Half cookbook and half scrapbook,
At Home With The Range Café compiles nearly 20 years of recipes and stories from Range proprietors Matt Digregory and Tom Fenton. The book opens with a little history. Chapter 1 reminds us that the original Range Café in Bernalillo was a jackalope, one of those quixotic thingamabobs the Southwest seems to cultivate. In Matt and Tom’s case, it was a New Mexican restaurant that served red oak leaf lettuce and no sopaipillas. People were confused.
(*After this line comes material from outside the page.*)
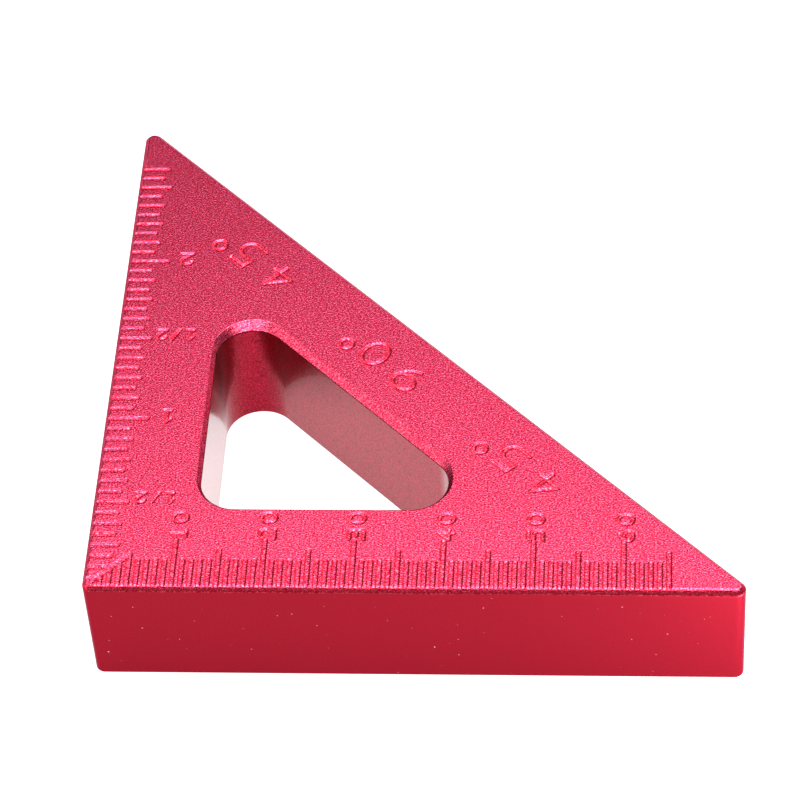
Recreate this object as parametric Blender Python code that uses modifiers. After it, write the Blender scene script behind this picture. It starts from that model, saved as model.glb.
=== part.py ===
"""Small triangle square: one machined aluminium plate, 75 mm on each short side.

The right-angled corner lies at the front left. The millimetre scale runs along the front
edge (+X) and the inch scale along the left edge (+Y). A mitre line leaves the corner at
45 degrees, angle marks run along the long side, and a rounded triangular pocket goes
right through. The origin is the centre of the plate's bounding box, on its lower face.
"""
from math import acos, atan2, ceil, cos, pi, sin, sqrt

import bmesh
import bpy
from mathutils import Vector

MM = 0.001
INCH = 25.4 * MM

# Plate
LEG = 75.0 * MM                 # short side, measured to the sharp corners
THICKNESS = 15.0 * MM
CORNER_RADIUS = 1.1 * MM        # upright edges at the three corners
TOP_CHAMFER = 0.55 * MM
BOTTOM_CHAMFER = 0.15 * MM

# Pocket through the plate
POCKET_MARGIN = 12.0 * MM       # width of material left along each side
POCKET_RADIUS = 4.2 * MM
RIM_CHAMFER = 0.55 * MM
RIM_SHIFT_Y = 0.25 * MM         # the chamfering pass sits a little off the pocket

# Engraved grooves: flat floor and sloping sides
GROOVE_WIDTH = 0.70 * MM
GROOVE_FLOOR = 0.40 * MM
GROOVE_DEPTH = 0.12 * MM
NUMERAL_WIDTH = 0.60 * MM
NUMERAL_FLOOR = 0.32 * MM

# Millimetre scale: where the grooves end, measured from the front edge
MM_TICKS = 65
MM_TICK_LONG = 7.55 * MM
MM_TICK_MEDIUM = 6.1 * MM
MM_TICK_SHORT = 4.6 * MM

# Inch scale in sixteenths: where the grooves end, measured from the left edge
INCH_TICKS = 42
INCH_STEP = INCH / 16
INCH_TICK_WHOLE = 5.25 * MM
INCH_TICK_HALF = 4.3 * MM
INCH_TICK_EIGHTH = 3.8 * MM
INCH_TICK_SIXTEENTH = 3.3 * MM

MITRE_END = 5.0 * MM            # the mitre line stops at this distance along both scales

# Numerals: overall width and height of one digit
TENS_SIZE = (2.05 * MM, 2.3 * MM)
TENS_CENTRE = 8.1 * MM          # from the front edge
ZERO_CENTRE = 10.5 * MM
TENS_OFFSET = 0.2 * MM          # numerals sit slightly past their groove
WHOLE_SIZE = (2.0 * MM, 2.4 * MM)
WHOLE_CENTRE = 7.2 * MM         # from the left edge
WHOLE_OFFSET = 0.45 * MM
HALF_SIZE = (1.65 * MM, 2.1 * MM)
HALF_CENTRES = (8.75 * MM, 7.05 * MM, 5.4 * MM)
HALF_OFFSET = 0.7 * MM

# Angle marks along the long side
ANGLE_SIZE = (3.5 * MM, 4.2 * MM)
ANGLE_INSET = 6.0 * MM          # from the long side to the middle of the digits
ANGLE_PITCH = 5.6 * MM
ANGLE_GROUPS = (("45", -20.5 * MM), ("90", 2.5 * MM), ("45", 25.5 * MM))
LOOPED = "069"                  # digits whose first stroke is a closed loop
DEGREE_RADIUS = 0.75 * MM
DEGREE_STEP = 3.6 * MM          # from the last digit to its degree ring
DEGREE_RISE = 1.35 * MM

ARC_STEP = pi / 8               # largest turn between two points of a rounded corner
GLYPH_STEP = pi / 5
CAP_STEPS = 4                   # facets on the round end of a groove
OVERSHOOT = 1.0 * MM            # how far a cutter runs past the face it cuts
GROOVE_OVERSHOOT = 0.05 * MM

BOX_SIDE = LEG - sqrt(2) * CORNER_RADIUS
PLATE_CORNERS = ((0, 0), (LEG, 0), (0, LEG))
POCKET_LEG = LEG - (2 + sqrt(2)) * POCKET_MARGIN
POCKET_CORNERS = (
    (POCKET_MARGIN, POCKET_MARGIN),
    (POCKET_MARGIN + POCKET_LEG, POCKET_MARGIN),
    (POCKET_MARGIN, POCKET_MARGIN + POCKET_LEG),
)

RIGHT_ANGLE = pi / 2
MILLIMETRE_TOPS = pi            # direction of a digit's top on the millimetre scale
INCH_TOPS = -pi / 2             # the same on the inch scale
ANGLE_TOPS = -3 * pi / 4        # the same on the angle marks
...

And delighted.

Year after year,
Alibi readers award The Range’s comforting, mildly eccentric dishes “best of” status in our Best of Burque Restaurants poll. Those recipes are here. As is a diatribe on “Chile With and ‘E’,” and snapshots of the people who make The Range what it is—artists like resident sculptor/painter Roger Evans, whose obsession is VWs and painterly deep breaths of high desert vistas. There are even some shocking twists. The Cabernet salad dressing is surprisingly succulent for a vinaigrette, and there is a secret ingredient that explains it, and it’s butter. There’s even a priceless photo of a Barack Obama striding to his table at the Bernalillo Range with a huge grin on his face. He ordered his chicken enchiladas with red and green chile. Smart man.